PROBLEM DESCRIPTION:
Write out the listing in full, matching it word for word.

PROVIDED RECORDS:
-*-
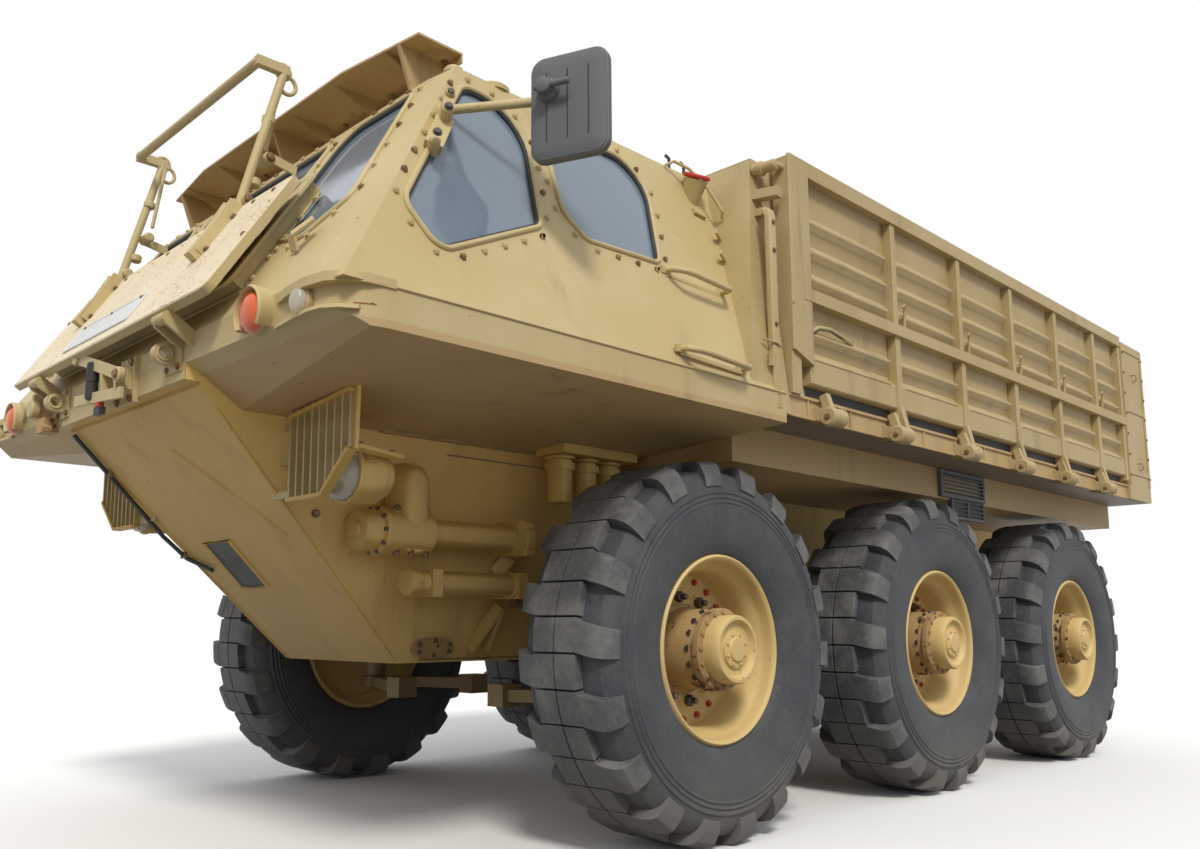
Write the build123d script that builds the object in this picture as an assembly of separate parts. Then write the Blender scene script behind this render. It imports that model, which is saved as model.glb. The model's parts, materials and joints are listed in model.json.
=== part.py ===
from build123d import *
from math import radians, sin, cos
import os

# Six-wheeled amphibious cargo truck. Millimetres, +X forward, +Y to the left, +Z up, ground at z = 0.

# ---- wheels and axles
AXLE_X = {"front": 1500.0, "second": -24.0, "rear": -1548.0}
TRACK_HALF = 1020.0  # centre line to the middle of a tyre
TYRE_R = 615.0
TYRE_WIDTH = 374.0
TREAD_WIDTH = 330.0
SHOULDER_DROP = 60.0  # how far the shoulder falls from the tread
RIM_FLANGE_R = 300.0
RIM_BARREL_R = 262.0
RIM_WALL = 16.0
RIM_HALF_WIDTH = 140.0
DISC_THICKNESS = 20.0
DISC_INSET = 20.0  # disc face, inboard of the tyre's middle
HUB_R = 130.0
HUB_INNER = 160.0  # inner end of the hub, inboard of the tyre's middle
HUB_OUTER = 196.0
HUB_CAP_R = 108.0
HUB_CAP_OUTER = 216.0
SPINDLE_R = 45.0
SPINDLE_DEPTH = 100.0
RUNNING_CLEARANCE = 0.05
WHEEL_Z = TYRE_R

# ---- knuckles and arms
PIVOT_Y = 800.0  # steering axis
PIVOT_PIN_R = 28.0
KNUCKLE_R = 52.0
KNUCKLE_HALF_HEIGHT = 150.0
STUB_R = 66.0
STUB_GAP = 6.0
ARM_THICKNESS = 44.0
ARM_EYE_R = 58.0
ARM_ROOT_SPREAD = 190.0  # half the distance between an arm's two feet
ARM_BAR = 52.0
ARM_GAP = 6.0
SHAFT_R = 36.0
SHAFT_GAP = 30.0

SPRING_END_X = 2440.0
SPRING_POST_X = 2275.0
SPRING_LOW_END_X = 2240.0
DUCT_X = (1695.0, 1572.0, 1458.0)
DUCT_Y = 620.0
DUCT_R = 44.0
DUCT_BOTTOM = 1120.0
SEAT_CLEARANCE = 0.3

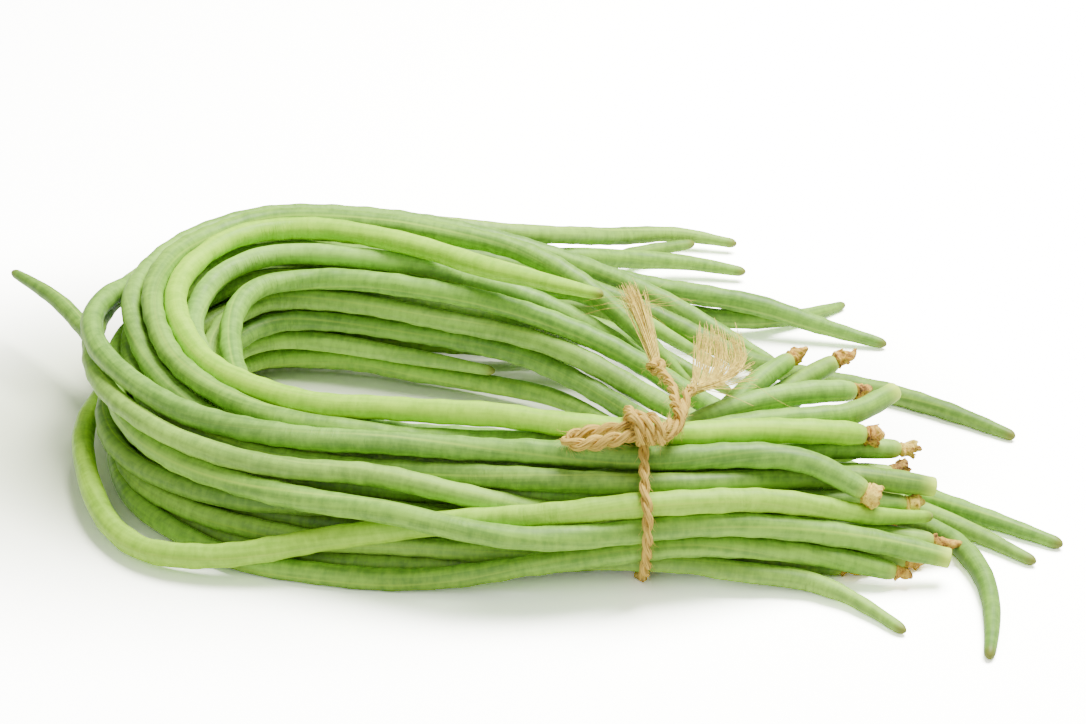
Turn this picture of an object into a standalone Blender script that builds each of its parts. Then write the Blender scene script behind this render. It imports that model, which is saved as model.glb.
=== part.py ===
"""A tied bunch of yardlong beans, lying folded on a table.

Every pod is laid along its own route: cut stem end, through the twine, along the front of the skein,
round the left-hand bend, back along the rear, and out to its tip.  The routes are then eased apart
until no pod presses into another, the twine is wrapped round those that pass through the tie, and the
whole bunch is centred on the place where it rests.  Metres, +X towards the stem ends, +Y away from
the front of the skein, +Z up.
"""

import math
from collections import namedtuple

import bmesh
import bpy
import numpy as np
from mathutils import Vector

# ---------------------------------------------------------------- driving sizes
LOOP_LENGTH = 0.201          # from the twine to the far side of the left-hand bend
LOOP_WIDTH = 0.158           # from the twine's middle to the outermost pod along the rear
POD_RADIUS = 0.0040          # half the thickness of a full-grown pod
POD_GAP = 0.0005             # air kept between neighbouring pods
NECK_RADIUS = 0.0034         # narrowest place, just behind the dried flower cup
CUP_RADIUS = 0.0029          # the dried flower cup on the stem end
CUP_LENGTH = 0.006
NECK_LENGTH = 0.014          # over which the stem end swells to full thickness
TIP_RADIUS = 0.0021
TIP_LENGTH = 0.055           # over which the pod thins towards its tip
POD_SIDES = 6                # flat sides round a pod
POD_JOINTS = 28              # places along a pod where its route may bend

TWINE_RADIUS = 0.0017
TWINE_GAP = 0.0004           # air between the twine and the pods it holds
TWINE_SIDES = 8
TWINE_X = -0.003             # where the twine goes round the pods
TWINE_TURN = 40              # places round the wrap
KNOT_SIZE = (0.0055, 0.0050, 0.0034)  # half the knot's length, width and height
STOP_KNOT_SIZE = (0.0042, 0.0046, 0.0036)
FRAY_RADIUS = 0.0048         # half the width of the frayed brush at a tail's end
FRAY_LENGTH = 0.045          # of a tail, over which its strands come apart

# places of the twine's parts, (x, y) or whole, chosen by hand; the strands are lifted clear of pods
KNOT_PLACE = (-0.004, -0.020)
KNOT_RISE = 0.0014
BOW = [(-.004, -.020, .051), (-.008, -.017, .050), (-.016, -.016, .049), (-.026, -.016, .048),
       (-.030, -.020, .047), (-.027, -.024, .047), (-.016, -.024, .048), (-.008, -.023, .050)]
LONG_TAIL = [(.004, -.020, .053), (.010, -.017, .053), (.012, -.007, .053), (.011, .005, .053),
             (.006, .013, .053), (.004, .020, .052), (.002, .040, .050), (.000, .065, .048),
             (-.002, .094, .048)]
SHORT_TAIL = [(.005, -.017, .054), (.011, -.008, .055), (.013, .006, .053), (.020, .020, .052),
              (.031, .044, .054)]
BOW_STEPS = 18               # places along the bow's tube
TAIL_STEPS = 24
STOP_KNOT_STEP = 12          # the place along the long tail where it is knotted on itself
STRAND_SMOOTHING = 12        # rounds of smoothing once a strand is lifted clear of the pods
WRAP_SLICE = 1.5             # pods this many twine radii each side of the wrap hold it out
CUP_EDGE = 0.0006            # half the width of the flower cup's edge
TIP_ROUNDING = 0.0018        # length of the rounded end
TIP_SHOULDER = 0.0054        # from the tip, where the rounding begins
TIP_BLUNTNESS = 0.5          # thickness of the very end, as a share
BALLS_PER_JOINT = 16         # how finely a pod is measured for what rests on it
SMOOTH_ANGLE = 70            # degrees; sharper edges are drawn as edges

GREENS = ((0.29, 0.40, 0.15), (0.25, 0.37, 0.14), (0.33, 0.44, 0.18), (0.22, 0.34, 0.12))
BRIGHT_GREEN = (0.42, 0.56, 0.12)
JUTE = (0.58, 0.42, 0.22)
POD_ROUGHNESS, JUTE_ROUGHNESS = 0.5, 0.9

FRONT_X = -0.085             # where a route's "front" and "back" places are read
BACK_X = -0.135
TIE_Y = -0.014               # the middle of the tied pods
TIE_RISE = 0.0031            # height of the tied pods' underside
TIE_PACKING = 0.749          # share of the tied bundle's section that the pods and their gaps fill
TIE_LENGTH = 0.030           # how far each way the pods stay drawn together
TIE_FLARE = 0.016            # how much wider they have spread by then
TIE_STRAY = 2                # a pod farther out than this many times the bundle's reach isn't tied
TIE_PLATEAU = 0.026          # half the length lifted off the table by the twine
TIE_RAMP = 0.050             # length over which the pods come down to the table from there

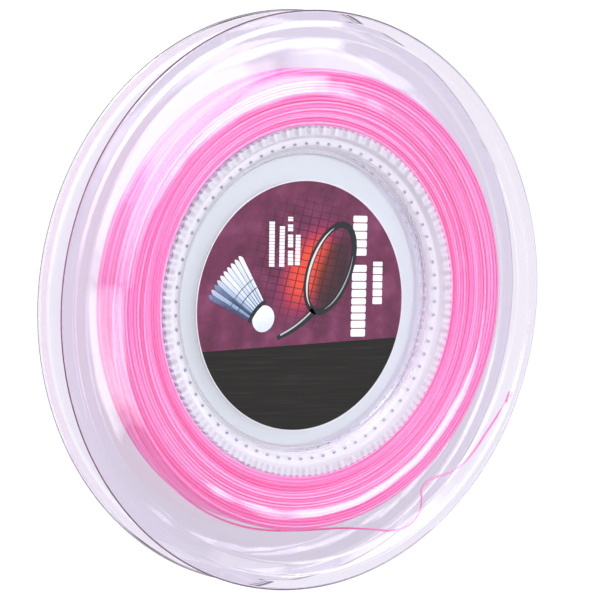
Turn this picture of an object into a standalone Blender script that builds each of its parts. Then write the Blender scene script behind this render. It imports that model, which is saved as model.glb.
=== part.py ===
-*-
ANSWER TO THE PROBLEM:
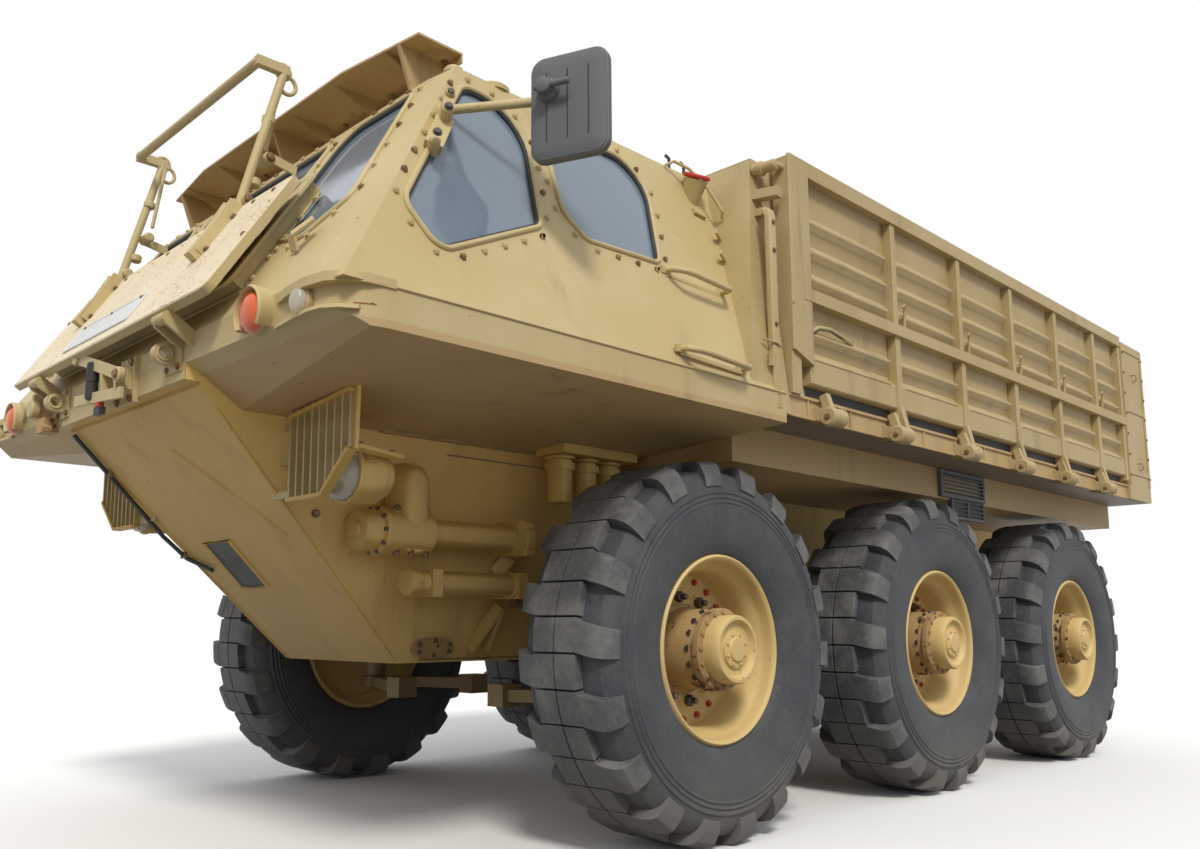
Write the build123d script that builds the object in this picture as an assembly of separate parts. Then write the Blender scene script behind this render. It imports that model, which is saved as model.glb. The model's parts, materials and joints are listed in model.json.
=== part.py ===
from build123d import *
from math import radians, sin, cos
import os

# Six-wheeled amphibious cargo truck. Millimetres, +X forward, +Y to the left, +Z up, ground at z = 0.

# ---- wheels and axles
AXLE_X = {"front": 1500.0, "second": -24.0, "rear": -1548.0}
TRACK_HALF = 1020.0  # centre line to the middle of a tyre
TYRE_R = 615.0
TYRE_WIDTH = 374.0
TREAD_WIDTH = 330.0
SHOULDER_DROP = 60.0  # how far the shoulder falls from the tread
RIM_FLANGE_R = 300.0
RIM_BARREL_R = 262.0
RIM_WALL = 16.0
RIM_HALF_WIDTH = 140.0
DISC_THICKNESS = 20.0
DISC_INSET = 20.0  # disc face, inboard of the tyre's middle
HUB_R = 130.0
HUB_INNER = 160.0  # inner end of the hub, inboard of the tyre's middle
HUB_OUTER = 196.0
HUB_CAP_R = 108.0
HUB_CAP_OUTER = 216.0
SPINDLE_R = 45.0
SPINDLE_DEPTH = 100.0
RUNNING_CLEARANCE = 0.05
WHEEL_Z = TYRE_R

# ---- knuckles and arms
PIVOT_Y = 800.0  # steering axis
PIVOT_PIN_R = 28.0
KNUCKLE_R = 52.0
KNUCKLE_HALF_HEIGHT = 150.0
STUB_R = 66.0
STUB_GAP = 6.0
ARM_THICKNESS = 44.0
ARM_EYE_R = 58.0
ARM_ROOT_SPREAD = 190.0  # half the distance between an arm's two feet
ARM_BAR = 52.0
ARM_GAP = 6.0
SHAFT_R = 36.0
SHAFT_GAP = 30.0

SPRING_END_X = 2440.0
SPRING_POST_X = 2275.0
SPRING_LOW_END_X = 2240.0
DUCT_X = (1695.0, 1572.0, 1458.0)
DUCT_Y = 620.0
DUCT_R = 44.0
DUCT_BOTTOM = 1120.0
SEAT_CLEARANCE = 0.3

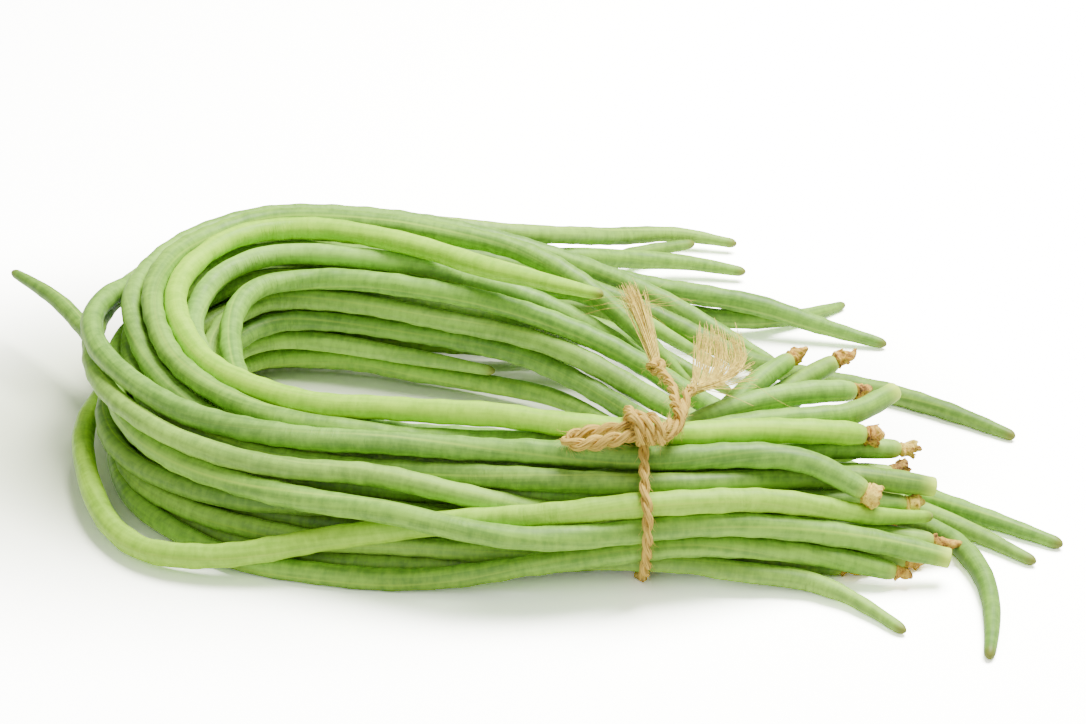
Turn this picture of an object into a standalone Blender script that builds each of its parts. Then write the Blender scene script behind this render. It imports that model, which is saved as model.glb.
=== part.py ===
"""A tied bunch of yardlong beans, lying folded on a table.

Every pod is laid along its own route: cut stem end, through the twine, along the front of the skein,
round the left-hand bend, back along the rear, and out to its tip.  The routes are then eased apart
until no pod presses into another, the twine is wrapped round those that pass through the tie, and the
whole bunch is centred on the place where it rests.  Metres, +X towards the stem ends, +Y away from
the front of the skein, +Z up.
"""

import math
from collections import namedtuple

import bmesh
import bpy
import numpy as np
from mathutils import Vector

# ---------------------------------------------------------------- driving sizes
LOOP_LENGTH = 0.201          # from the twine to the far side of the left-hand bend
LOOP_WIDTH = 0.158           # from the twine's middle to the outermost pod along the rear
POD_RADIUS = 0.0040          # half the thickness of a full-grown pod
POD_GAP = 0.0005             # air kept between neighbouring pods
NECK_RADIUS = 0.0034         # narrowest place, just behind the dried flower cup
CUP_RADIUS = 0.0029          # the dried flower cup on the stem end
CUP_LENGTH = 0.006
NECK_LENGTH = 0.014          # over which the stem end swells to full thickness
TIP_RADIUS = 0.0021
TIP_LENGTH = 0.055           # over which the pod thins towards its tip
POD_SIDES = 6                # flat sides round a pod
POD_JOINTS = 28              # places along a pod where its route may bend

TWINE_RADIUS = 0.0017
TWINE_GAP = 0.0004           # air between the twine and the pods it holds
TWINE_SIDES = 8
TWINE_X = -0.003             # where the twine goes round the pods
TWINE_TURN = 40              # places round the wrap
KNOT_SIZE = (0.0055, 0.0050, 0.0034)  # half the knot's length, width and height
STOP_KNOT_SIZE = (0.0042, 0.0046, 0.0036)
FRAY_RADIUS = 0.0048         # half the width of the frayed brush at a tail's end
FRAY_LENGTH = 0.045          # of a tail, over which its strands come apart

# places of the twine's parts, (x, y) or whole, chosen by hand; the strands are lifted clear of pods
KNOT_PLACE = (-0.004, -0.020)
KNOT_RISE = 0.0014
BOW = [(-.004, -.020, .051), (-.008, -.017, .050), (-.016, -.016, .049), (-.026, -.016, .048),
       (-.030, -.020, .047), (-.027, -.024, .047), (-.016, -.024, .048), (-.008, -.023, .050)]
LONG_TAIL = [(.004, -.020, .053), (.010, -.017, .053), (.012, -.007, .053), (.011, .005, .053),
             (.006, .013, .053), (.004, .020, .052), (.002, .040, .050), (.000, .065, .048),
             (-.002, .094, .048)]
SHORT_TAIL = [(.005, -.017, .054), (.011, -.008, .055), (.013, .006, .053), (.020, .020, .052),
              (.031, .044, .054)]
BOW_STEPS = 18               # places along the bow's tube
TAIL_STEPS = 24
STOP_KNOT_STEP = 12          # the place along the long tail where it is knotted on itself
STRAND_SMOOTHING = 12        # rounds of smoothing once a strand is lifted clear of the pods
WRAP_SLICE = 1.5             # pods this many twine radii each side of the wrap hold it out
CUP_EDGE = 0.0006            # half the width of the flower cup's edge
TIP_ROUNDING = 0.0018        # length of the rounded end
TIP_SHOULDER = 0.0054        # from the tip, where the rounding begins
TIP_BLUNTNESS = 0.5          # thickness of the very end, as a share
BALLS_PER_JOINT = 16         # how finely a pod is measured for what rests on it
SMOOTH_ANGLE = 70            # degrees; sharper edges are drawn as edges

GREENS = ((0.29, 0.40, 0.15), (0.25, 0.37, 0.14), (0.33, 0.44, 0.18), (0.22, 0.34, 0.12))
BRIGHT_GREEN = (0.42, 0.56, 0.12)
JUTE = (0.58, 0.42, 0.22)
POD_ROUGHNESS, JUTE_ROUGHNESS = 0.5, 0.9

FRONT_X = -0.085             # where a route's "front" and "back" places are read
BACK_X = -0.135
TIE_Y = -0.014               # the middle of the tied pods
TIE_RISE = 0.0031            # height of the tied pods' underside
TIE_PACKING = 0.749          # share of the tied bundle's section that the pods and their gaps fill
TIE_LENGTH = 0.030           # how far each way the pods stay drawn together
TIE_FLARE = 0.016            # how much wider they have spread by then
TIE_STRAY = 2                # a pod farther out than this many times the bundle's reach isn't tied
TIE_PLATEAU = 0.026          # half the length lifted off the table by the twine
TIE_RAMP = 0.050             # length over which the pods come down to the table from there

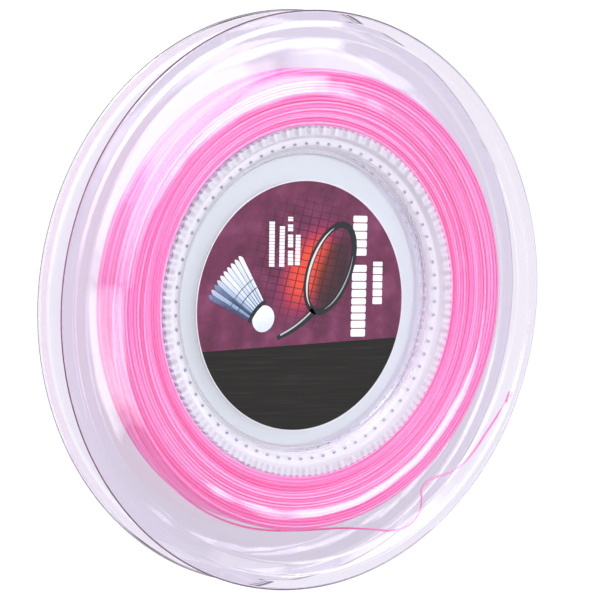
Turn this picture of an object into a standalone Blender script that builds each of its parts. Then write the Blender scene script behind this render. It imports that model, which is saved as model.glb.
=== part.py ===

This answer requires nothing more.